Maria Theresa showed herself grateful for the sacrifices and devotion of the nation. The district of Temes, which had been retaken from the Turks by her father, was re-annexed to the kingdom of Hungary, and it was Maria Theresa who gave Hungary the city of Fiume, in order that the country might have a seaport town to promote her commerce and industry. A great deal, too, was done by her, in many ways, to improve the material condition of the country, and still more for the advancement of higher culture through the erection of churches and the foundation and organization of schools. In a word, she always remained, to her end, the “gracious queen” of the nation.
A great social revolution had also taken place during the reigns of Charles and Maria Theresa. The magnates of the country deserted in the piping times of peace their eagle’s nests on the rocky crests of the hills and descended into the smiling valleys below, building there palaces for themselves after foreign patterns. Life in those rural abodes, owing to the lack of pastimes and refinement, soon became dull to the great lords, and, as there was no national capital to offer distraction, they went abroad, and soon came to like the foreign mode of life better than the lawlessness of their country homes.
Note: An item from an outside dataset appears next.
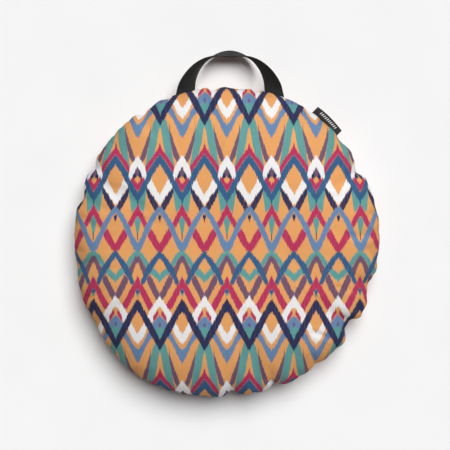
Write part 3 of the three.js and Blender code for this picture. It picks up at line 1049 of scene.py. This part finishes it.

The Viennese court bade them welcome, overwhelmed them with distinctions, and Maria Theresa, especially, understood the art of fascinating them. Gradually they became foreigners in their dress and manners, and all the Hungarian that was still preserved by these absentees was their names and the estates they possessed in Hungary, the revenues of which they spent abroad. The atmosphere and the graces of court life succeeded in doing what the sword and violence had failed to accomplish. The great lords became estranged from their country and thoroughly Germanized.